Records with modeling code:
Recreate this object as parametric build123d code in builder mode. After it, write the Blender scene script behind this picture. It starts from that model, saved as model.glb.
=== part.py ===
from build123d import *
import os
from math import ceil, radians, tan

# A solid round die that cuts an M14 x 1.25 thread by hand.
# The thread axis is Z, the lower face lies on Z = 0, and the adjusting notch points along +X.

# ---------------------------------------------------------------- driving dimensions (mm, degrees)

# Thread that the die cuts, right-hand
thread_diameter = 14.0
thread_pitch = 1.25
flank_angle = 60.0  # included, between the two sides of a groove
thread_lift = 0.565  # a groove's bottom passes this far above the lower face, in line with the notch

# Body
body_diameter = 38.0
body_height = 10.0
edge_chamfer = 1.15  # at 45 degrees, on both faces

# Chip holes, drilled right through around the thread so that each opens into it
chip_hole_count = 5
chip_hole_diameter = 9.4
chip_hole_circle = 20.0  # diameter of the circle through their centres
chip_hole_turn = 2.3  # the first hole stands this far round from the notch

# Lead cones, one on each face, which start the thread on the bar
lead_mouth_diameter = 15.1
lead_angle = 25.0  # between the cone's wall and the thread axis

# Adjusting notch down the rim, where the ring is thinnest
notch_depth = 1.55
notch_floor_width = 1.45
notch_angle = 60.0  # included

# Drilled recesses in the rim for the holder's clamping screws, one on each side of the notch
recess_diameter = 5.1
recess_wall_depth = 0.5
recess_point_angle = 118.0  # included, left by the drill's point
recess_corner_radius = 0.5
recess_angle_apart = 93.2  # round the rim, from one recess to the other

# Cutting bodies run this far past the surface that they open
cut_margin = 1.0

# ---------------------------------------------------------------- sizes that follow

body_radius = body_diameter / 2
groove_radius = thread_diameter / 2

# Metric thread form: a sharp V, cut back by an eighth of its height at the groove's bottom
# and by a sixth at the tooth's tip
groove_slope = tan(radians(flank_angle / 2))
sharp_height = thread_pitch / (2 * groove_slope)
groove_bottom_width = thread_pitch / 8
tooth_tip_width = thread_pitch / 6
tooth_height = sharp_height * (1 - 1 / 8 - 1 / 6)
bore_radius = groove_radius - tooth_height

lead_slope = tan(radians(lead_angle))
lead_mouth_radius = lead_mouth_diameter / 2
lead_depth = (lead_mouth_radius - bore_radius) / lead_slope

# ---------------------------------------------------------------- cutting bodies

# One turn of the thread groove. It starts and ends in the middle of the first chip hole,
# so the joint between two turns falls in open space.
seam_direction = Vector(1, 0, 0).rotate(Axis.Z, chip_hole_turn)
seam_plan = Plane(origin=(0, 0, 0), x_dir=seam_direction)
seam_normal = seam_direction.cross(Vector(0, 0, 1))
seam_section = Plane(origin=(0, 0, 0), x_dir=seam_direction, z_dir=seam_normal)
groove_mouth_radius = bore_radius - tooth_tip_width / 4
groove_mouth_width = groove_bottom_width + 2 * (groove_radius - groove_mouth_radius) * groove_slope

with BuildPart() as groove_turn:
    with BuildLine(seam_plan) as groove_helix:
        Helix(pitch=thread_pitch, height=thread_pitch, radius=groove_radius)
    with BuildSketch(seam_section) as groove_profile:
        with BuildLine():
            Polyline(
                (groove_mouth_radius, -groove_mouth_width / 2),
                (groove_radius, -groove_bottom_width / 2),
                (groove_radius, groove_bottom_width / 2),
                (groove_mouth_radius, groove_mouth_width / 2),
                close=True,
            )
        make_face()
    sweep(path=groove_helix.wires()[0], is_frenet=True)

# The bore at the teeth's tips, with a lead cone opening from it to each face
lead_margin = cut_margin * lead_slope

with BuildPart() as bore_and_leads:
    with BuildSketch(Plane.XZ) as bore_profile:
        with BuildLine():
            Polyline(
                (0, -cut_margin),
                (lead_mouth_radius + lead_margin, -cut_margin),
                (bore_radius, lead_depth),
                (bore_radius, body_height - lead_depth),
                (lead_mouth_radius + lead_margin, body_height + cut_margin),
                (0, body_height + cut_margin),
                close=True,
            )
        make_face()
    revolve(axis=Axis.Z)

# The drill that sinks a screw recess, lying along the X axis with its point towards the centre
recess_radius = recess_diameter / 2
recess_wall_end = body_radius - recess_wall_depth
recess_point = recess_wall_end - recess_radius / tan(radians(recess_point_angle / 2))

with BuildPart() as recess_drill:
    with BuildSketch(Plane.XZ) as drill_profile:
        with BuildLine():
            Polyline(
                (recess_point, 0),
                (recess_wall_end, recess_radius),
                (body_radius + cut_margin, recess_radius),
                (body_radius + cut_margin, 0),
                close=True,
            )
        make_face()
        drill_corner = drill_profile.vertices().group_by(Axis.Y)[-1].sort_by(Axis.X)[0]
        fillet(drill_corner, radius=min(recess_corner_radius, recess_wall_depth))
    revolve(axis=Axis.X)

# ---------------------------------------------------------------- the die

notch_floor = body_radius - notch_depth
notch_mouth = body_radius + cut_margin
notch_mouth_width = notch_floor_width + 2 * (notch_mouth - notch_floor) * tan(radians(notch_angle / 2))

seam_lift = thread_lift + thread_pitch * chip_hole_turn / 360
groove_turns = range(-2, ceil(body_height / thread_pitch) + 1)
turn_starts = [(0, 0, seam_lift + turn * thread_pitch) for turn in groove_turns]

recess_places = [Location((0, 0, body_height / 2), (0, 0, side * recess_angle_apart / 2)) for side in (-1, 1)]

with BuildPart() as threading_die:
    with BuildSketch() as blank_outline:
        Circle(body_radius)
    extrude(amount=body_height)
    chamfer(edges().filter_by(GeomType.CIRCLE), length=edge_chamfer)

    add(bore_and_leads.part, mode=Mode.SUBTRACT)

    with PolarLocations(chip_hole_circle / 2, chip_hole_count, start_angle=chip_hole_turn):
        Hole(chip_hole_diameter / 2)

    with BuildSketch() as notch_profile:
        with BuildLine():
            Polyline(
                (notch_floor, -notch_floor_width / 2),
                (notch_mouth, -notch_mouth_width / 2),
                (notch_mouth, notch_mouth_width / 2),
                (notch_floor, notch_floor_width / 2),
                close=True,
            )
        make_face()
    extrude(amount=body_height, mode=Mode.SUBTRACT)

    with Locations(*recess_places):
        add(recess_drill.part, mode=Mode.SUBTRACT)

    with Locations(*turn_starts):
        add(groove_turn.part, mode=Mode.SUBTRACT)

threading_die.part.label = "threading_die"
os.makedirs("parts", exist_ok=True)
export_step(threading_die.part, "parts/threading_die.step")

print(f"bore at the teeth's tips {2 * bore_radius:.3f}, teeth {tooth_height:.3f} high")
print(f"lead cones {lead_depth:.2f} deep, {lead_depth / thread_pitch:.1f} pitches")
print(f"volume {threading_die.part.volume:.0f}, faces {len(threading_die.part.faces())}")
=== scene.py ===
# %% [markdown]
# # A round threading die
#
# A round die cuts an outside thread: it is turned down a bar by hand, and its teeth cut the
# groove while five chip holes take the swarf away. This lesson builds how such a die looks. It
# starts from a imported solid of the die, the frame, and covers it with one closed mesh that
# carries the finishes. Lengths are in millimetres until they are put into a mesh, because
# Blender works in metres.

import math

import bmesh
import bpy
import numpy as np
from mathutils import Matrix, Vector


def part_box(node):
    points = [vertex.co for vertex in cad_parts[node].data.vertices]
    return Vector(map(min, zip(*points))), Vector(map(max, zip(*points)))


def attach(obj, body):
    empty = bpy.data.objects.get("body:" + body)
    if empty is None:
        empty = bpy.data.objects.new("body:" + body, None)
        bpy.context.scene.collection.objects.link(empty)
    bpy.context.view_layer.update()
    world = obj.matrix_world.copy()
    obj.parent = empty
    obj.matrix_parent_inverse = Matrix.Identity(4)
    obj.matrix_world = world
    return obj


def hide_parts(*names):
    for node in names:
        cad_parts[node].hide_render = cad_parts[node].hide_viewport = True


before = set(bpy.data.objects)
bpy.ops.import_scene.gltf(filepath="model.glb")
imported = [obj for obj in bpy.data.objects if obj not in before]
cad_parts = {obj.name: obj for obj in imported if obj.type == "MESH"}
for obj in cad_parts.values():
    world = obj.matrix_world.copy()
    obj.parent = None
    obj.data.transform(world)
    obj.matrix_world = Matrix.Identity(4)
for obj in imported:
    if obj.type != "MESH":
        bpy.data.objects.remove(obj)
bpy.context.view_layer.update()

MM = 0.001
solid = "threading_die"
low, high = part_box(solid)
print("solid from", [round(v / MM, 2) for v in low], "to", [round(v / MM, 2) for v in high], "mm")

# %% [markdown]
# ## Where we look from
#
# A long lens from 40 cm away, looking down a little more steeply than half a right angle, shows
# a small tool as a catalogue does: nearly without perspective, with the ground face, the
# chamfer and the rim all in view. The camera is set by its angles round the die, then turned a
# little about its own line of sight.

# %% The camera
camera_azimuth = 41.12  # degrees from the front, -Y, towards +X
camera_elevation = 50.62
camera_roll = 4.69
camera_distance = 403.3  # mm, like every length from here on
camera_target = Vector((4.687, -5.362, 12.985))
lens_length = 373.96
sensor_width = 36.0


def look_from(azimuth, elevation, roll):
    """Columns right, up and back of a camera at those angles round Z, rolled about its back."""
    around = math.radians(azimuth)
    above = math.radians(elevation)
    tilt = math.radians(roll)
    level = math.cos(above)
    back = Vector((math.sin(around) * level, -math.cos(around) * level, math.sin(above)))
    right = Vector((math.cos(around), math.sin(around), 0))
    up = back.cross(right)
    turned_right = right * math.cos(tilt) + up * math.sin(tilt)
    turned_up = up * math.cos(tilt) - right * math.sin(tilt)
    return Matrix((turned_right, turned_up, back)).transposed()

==

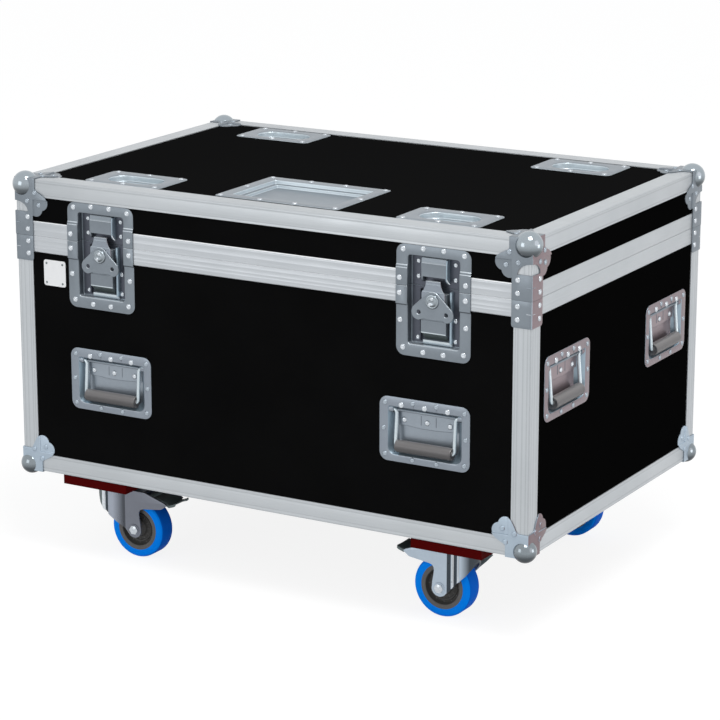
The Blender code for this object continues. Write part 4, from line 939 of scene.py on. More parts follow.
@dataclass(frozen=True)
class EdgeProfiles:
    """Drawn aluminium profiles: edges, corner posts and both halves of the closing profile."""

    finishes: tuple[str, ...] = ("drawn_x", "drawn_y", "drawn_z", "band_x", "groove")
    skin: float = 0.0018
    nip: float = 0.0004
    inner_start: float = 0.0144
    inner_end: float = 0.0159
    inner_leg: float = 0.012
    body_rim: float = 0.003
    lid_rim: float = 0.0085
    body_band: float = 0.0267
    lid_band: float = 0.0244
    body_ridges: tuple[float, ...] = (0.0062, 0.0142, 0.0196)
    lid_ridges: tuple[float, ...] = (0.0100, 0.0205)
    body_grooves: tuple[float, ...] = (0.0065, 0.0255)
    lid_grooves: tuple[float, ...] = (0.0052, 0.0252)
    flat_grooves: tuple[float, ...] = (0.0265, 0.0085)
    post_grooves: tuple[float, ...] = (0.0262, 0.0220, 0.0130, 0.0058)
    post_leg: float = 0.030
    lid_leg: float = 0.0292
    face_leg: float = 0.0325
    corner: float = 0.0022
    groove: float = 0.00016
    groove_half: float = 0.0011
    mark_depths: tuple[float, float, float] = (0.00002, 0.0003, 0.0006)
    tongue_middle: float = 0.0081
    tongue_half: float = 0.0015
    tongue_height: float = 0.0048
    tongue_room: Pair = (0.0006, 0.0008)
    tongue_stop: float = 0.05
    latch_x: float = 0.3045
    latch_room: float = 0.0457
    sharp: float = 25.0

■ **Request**
Start at the line with "The Blender code", stop at the line with "sharp: float = 25.0", and return every line in that stretch exactly, those two included.

■ **Full response**
The Blender code for this object continues. Write part 4, from line 939 of scene.py on. More parts follow.
@dataclass(frozen=True)
class EdgeProfiles:
    """Drawn aluminium profiles: edges, corner posts and both halves of the closing profile."""

    finishes: tuple[str, ...] = ("drawn_x", "drawn_y", "drawn_z", "band_x", "groove")
    skin: float = 0.0018
    nip: float = 0.0004
    inner_start: float = 0.0144
    inner_end: float = 0.0159
    inner_leg: float = 0.012
    body_rim: float = 0.003
    lid_rim: float = 0.0085
    body_band: float = 0.0267
    lid_band: float = 0.0244
    body_ridges: tuple[float, ...] = (0.0062, 0.0142, 0.0196)
    lid_ridges: tuple[float, ...] = (0.0100, 0.0205)
    body_grooves: tuple[float, ...] = (0.0065, 0.0255)
    lid_grooves: tuple[float, ...] = (0.0052, 0.0252)
    flat_grooves: tuple[float, ...] = (0.0265, 0.0085)
    post_grooves: tuple[float, ...] = (0.0262, 0.0220, 0.0130, 0.0058)
    post_leg: float = 0.030
    lid_leg: float = 0.0292
    face_leg: float = 0.0325
    corner: float = 0.0022
    groove: float = 0.00016
    groove_half: float = 0.0011
    mark_depths: tuple[float, float, float] = (0.00002, 0.0003, 0.0006)
    tongue_middle: float = 0.0081
    tongue_half: float = 0.0015
    tongue_height: float = 0.0048
    tongue_room: Pair = (0.0006, 0.0008)
    tongue_stop: float = 0.05
    latch_x: float = 0.3045
    latch_room: float = 0.0457
    sharp: float = 25.0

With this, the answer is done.